Exercise prompt —
Repeat every line, exactly, from the very first through the one where "return *closed_box(*(even(rows) for" appears. Add nothing else.

Data section —
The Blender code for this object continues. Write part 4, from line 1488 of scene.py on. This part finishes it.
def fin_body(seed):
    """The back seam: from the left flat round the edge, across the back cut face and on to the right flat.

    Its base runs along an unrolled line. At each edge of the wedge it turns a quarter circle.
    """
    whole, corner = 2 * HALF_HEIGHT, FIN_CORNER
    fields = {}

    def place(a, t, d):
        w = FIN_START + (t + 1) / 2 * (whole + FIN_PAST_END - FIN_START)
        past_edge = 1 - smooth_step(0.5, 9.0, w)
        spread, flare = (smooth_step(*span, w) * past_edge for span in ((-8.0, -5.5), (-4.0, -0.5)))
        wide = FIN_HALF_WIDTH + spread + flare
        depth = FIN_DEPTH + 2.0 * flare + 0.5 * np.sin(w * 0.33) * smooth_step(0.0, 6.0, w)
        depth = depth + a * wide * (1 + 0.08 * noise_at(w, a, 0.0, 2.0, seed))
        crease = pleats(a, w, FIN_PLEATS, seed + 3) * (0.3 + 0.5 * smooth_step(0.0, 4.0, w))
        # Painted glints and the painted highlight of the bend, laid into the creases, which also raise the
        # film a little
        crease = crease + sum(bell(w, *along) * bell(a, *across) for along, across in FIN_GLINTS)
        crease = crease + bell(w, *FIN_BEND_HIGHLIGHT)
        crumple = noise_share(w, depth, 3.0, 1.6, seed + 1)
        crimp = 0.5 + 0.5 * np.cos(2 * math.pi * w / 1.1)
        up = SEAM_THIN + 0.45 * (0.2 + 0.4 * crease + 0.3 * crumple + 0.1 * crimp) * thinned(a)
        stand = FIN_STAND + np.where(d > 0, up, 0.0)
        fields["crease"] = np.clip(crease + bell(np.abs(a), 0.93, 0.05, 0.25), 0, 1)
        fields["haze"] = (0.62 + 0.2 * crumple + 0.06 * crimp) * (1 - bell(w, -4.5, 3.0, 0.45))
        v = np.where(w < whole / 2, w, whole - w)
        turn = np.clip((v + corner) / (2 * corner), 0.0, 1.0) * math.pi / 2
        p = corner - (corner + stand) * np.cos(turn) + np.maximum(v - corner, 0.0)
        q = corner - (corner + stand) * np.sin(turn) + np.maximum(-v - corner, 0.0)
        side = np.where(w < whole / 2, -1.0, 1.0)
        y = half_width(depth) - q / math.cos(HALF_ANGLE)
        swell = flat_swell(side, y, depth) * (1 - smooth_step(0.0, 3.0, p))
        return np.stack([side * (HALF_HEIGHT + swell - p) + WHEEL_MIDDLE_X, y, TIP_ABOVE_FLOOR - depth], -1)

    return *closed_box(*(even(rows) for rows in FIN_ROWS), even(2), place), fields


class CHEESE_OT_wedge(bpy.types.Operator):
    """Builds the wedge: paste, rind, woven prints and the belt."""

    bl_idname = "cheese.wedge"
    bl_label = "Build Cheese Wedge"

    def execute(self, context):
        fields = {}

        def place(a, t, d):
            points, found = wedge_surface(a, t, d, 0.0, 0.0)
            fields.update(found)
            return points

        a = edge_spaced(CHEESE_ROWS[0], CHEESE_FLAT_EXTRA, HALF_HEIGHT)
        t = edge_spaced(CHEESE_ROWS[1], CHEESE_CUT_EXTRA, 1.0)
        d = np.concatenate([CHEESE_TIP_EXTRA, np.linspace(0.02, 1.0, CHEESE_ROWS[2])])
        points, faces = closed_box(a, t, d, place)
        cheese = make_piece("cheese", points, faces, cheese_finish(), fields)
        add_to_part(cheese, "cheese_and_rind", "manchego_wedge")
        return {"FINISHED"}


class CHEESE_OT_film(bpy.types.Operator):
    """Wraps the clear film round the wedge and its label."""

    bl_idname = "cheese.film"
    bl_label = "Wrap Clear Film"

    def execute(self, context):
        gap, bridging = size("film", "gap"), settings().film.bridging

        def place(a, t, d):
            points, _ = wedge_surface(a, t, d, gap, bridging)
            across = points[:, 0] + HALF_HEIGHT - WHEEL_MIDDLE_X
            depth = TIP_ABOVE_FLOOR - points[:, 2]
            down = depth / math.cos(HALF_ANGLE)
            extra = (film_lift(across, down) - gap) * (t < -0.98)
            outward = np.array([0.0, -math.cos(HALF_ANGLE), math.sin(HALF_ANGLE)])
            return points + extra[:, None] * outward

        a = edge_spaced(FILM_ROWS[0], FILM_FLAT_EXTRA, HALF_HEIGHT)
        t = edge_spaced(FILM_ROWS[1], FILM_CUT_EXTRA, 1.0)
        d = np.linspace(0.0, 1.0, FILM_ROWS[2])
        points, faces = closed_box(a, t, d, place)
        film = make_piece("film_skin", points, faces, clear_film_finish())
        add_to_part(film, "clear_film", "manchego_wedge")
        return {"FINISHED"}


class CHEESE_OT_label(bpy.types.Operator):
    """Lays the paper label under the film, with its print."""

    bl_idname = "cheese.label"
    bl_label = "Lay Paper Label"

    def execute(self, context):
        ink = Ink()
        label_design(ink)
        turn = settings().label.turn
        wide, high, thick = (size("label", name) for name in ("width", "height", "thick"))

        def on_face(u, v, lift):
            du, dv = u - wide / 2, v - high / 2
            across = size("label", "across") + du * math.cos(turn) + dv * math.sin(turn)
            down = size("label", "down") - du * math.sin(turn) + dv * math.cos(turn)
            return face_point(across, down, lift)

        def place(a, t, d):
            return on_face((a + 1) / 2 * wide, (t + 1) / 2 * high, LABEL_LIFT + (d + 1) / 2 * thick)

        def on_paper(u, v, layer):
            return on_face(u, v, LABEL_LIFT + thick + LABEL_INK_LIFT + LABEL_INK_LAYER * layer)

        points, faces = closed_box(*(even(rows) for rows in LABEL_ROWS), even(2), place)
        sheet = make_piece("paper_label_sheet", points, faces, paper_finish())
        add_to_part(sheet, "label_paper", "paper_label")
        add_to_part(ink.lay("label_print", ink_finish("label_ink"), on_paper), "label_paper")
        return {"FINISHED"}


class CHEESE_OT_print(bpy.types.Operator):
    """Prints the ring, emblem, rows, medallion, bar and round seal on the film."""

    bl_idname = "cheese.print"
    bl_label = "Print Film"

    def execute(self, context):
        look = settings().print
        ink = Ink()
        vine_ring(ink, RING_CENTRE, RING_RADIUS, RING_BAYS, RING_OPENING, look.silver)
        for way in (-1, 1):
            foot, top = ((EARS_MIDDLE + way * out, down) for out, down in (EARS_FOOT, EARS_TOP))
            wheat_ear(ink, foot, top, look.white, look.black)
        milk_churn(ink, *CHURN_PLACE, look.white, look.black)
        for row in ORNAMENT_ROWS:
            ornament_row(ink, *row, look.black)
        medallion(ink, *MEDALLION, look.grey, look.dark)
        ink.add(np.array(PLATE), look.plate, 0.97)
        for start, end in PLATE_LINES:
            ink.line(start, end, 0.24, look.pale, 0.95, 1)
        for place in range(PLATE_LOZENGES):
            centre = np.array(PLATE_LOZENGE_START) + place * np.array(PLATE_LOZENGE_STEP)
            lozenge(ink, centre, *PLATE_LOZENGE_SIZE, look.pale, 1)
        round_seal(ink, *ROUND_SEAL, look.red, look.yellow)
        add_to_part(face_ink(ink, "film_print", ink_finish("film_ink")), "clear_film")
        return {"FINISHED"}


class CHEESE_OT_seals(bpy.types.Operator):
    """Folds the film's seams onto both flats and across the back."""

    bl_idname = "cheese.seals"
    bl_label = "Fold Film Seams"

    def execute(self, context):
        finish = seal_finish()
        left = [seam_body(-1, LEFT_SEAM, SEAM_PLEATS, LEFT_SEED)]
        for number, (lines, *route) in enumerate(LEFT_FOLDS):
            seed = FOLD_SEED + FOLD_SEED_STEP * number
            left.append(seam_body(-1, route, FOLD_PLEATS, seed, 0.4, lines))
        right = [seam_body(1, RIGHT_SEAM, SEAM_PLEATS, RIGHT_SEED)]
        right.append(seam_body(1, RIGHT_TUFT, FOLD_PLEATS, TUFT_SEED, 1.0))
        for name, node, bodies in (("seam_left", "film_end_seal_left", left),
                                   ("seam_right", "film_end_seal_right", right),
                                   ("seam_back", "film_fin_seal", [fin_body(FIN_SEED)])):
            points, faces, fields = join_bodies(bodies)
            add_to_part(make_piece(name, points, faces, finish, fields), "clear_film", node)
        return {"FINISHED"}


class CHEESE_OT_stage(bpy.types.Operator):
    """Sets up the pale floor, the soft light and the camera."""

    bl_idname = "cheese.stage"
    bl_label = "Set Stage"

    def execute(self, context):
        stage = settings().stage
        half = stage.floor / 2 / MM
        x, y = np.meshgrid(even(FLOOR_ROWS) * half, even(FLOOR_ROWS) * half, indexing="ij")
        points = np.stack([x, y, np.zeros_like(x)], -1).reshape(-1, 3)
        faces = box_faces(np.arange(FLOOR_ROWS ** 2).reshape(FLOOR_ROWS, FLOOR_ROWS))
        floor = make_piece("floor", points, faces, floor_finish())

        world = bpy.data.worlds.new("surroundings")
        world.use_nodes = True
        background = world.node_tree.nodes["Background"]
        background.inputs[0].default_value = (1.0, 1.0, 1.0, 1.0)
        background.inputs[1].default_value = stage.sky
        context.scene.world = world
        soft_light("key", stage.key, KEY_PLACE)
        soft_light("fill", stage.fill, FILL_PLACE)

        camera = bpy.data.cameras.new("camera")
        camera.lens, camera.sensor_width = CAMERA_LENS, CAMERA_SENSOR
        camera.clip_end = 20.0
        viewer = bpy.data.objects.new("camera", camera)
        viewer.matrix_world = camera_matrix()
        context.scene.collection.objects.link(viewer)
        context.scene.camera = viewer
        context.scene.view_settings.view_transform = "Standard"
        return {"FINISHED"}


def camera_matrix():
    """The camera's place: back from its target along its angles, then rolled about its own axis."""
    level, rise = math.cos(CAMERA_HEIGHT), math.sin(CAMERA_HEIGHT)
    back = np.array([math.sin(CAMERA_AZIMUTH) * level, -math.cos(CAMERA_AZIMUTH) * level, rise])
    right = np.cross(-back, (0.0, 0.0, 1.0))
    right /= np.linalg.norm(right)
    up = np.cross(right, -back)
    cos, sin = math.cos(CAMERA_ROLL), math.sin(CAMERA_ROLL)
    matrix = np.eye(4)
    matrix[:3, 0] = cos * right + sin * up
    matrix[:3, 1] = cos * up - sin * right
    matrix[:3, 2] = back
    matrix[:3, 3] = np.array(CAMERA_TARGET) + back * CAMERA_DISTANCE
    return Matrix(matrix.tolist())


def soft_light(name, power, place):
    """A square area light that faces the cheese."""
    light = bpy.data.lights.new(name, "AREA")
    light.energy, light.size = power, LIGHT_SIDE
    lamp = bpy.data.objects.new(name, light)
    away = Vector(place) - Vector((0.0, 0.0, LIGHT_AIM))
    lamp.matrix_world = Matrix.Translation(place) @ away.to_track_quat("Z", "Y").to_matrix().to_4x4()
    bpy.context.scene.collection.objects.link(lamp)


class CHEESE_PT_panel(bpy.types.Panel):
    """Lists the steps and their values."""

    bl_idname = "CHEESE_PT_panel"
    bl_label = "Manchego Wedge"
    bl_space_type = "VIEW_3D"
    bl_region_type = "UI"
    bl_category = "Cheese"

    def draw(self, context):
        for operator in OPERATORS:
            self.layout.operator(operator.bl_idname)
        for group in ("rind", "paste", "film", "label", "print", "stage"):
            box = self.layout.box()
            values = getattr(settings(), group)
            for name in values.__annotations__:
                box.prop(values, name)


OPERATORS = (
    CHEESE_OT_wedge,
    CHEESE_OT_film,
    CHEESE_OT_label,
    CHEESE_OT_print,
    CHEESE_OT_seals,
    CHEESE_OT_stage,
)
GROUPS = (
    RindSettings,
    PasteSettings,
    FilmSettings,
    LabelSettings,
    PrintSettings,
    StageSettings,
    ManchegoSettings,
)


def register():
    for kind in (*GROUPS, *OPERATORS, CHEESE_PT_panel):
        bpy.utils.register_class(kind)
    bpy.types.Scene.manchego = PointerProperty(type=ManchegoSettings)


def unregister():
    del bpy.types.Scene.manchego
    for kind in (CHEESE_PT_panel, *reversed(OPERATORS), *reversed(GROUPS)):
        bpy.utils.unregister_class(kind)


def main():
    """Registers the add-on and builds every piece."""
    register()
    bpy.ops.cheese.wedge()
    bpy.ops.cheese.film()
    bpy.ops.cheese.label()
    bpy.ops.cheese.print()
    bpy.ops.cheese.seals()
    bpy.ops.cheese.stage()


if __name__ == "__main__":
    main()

Task result —
The Blender code for this object continues. Write part 4, from line 1488 of scene.py on. This part finishes it.
def fin_body(seed):
    """The back seam: from the left flat round the edge, across the back cut face and on to the right flat.

    Its base runs along an unrolled line. At each edge of the wedge it turns a quarter circle.
    """
    whole, corner = 2 * HALF_HEIGHT, FIN_CORNER
    fields = {}

    def place(a, t, d):
        w = FIN_START + (t + 1) / 2 * (whole + FIN_PAST_END - FIN_START)
        past_edge = 1 - smooth_step(0.5, 9.0, w)
        spread, flare = (smooth_step(*span, w) * past_edge for span in ((-8.0, -5.5), (-4.0, -0.5)))
        wide = FIN_HALF_WIDTH + spread + flare
        depth = FIN_DEPTH + 2.0 * flare + 0.5 * np.sin(w * 0.33) * smooth_step(0.0, 6.0, w)
        depth = depth + a * wide * (1 + 0.08 * noise_at(w, a, 0.0, 2.0, seed))
        crease = pleats(a, w, FIN_PLEATS, seed + 3) * (0.3 + 0.5 * smooth_step(0.0, 4.0, w))
        # Painted glints and the painted highlight of the bend, laid into the creases, which also raise the
        # film a little
        crease = crease + sum(bell(w, *along) * bell(a, *across) for along, across in FIN_GLINTS)
        crease = crease + bell(w, *FIN_BEND_HIGHLIGHT)
        crumple = noise_share(w, depth, 3.0, 1.6, seed + 1)
        crimp = 0.5 + 0.5 * np.cos(2 * math.pi * w / 1.1)
        up = SEAM_THIN + 0.45 * (0.2 + 0.4 * crease + 0.3 * crumple + 0.1 * crimp) * thinned(a)
        stand = FIN_STAND + np.where(d > 0, up, 0.0)
        fields["crease"] = np.clip(crease + bell(np.abs(a), 0.93, 0.05, 0.25), 0, 1)
        fields["haze"] = (0.62 + 0.2 * crumple + 0.06 * crimp) * (1 - bell(w, -4.5, 3.0, 0.45))
        v = np.where(w < whole / 2, w, whole - w)
        turn = np.clip((v + corner) / (2 * corner), 0.0, 1.0) * math.pi / 2
        p = corner - (corner + stand) * np.cos(turn) + np.maximum(v - corner, 0.0)
        q = corner - (corner + stand) * np.sin(turn) + np.maximum(-v - corner, 0.0)
        side = np.where(w < whole / 2, -1.0, 1.0)
        y = half_width(depth) - q / math.cos(HALF_ANGLE)
        swell = flat_swell(side, y, depth) * (1 - smooth_step(0.0, 3.0, p))
        return np.stack([side * (HALF_HEIGHT + swell - p) + WHEEL_MIDDLE_X, y, TIP_ABOVE_FLOOR - depth], -1)

    return *closed_box(*(even(rows) for rows in FIN_ROWS), even(2), place), fields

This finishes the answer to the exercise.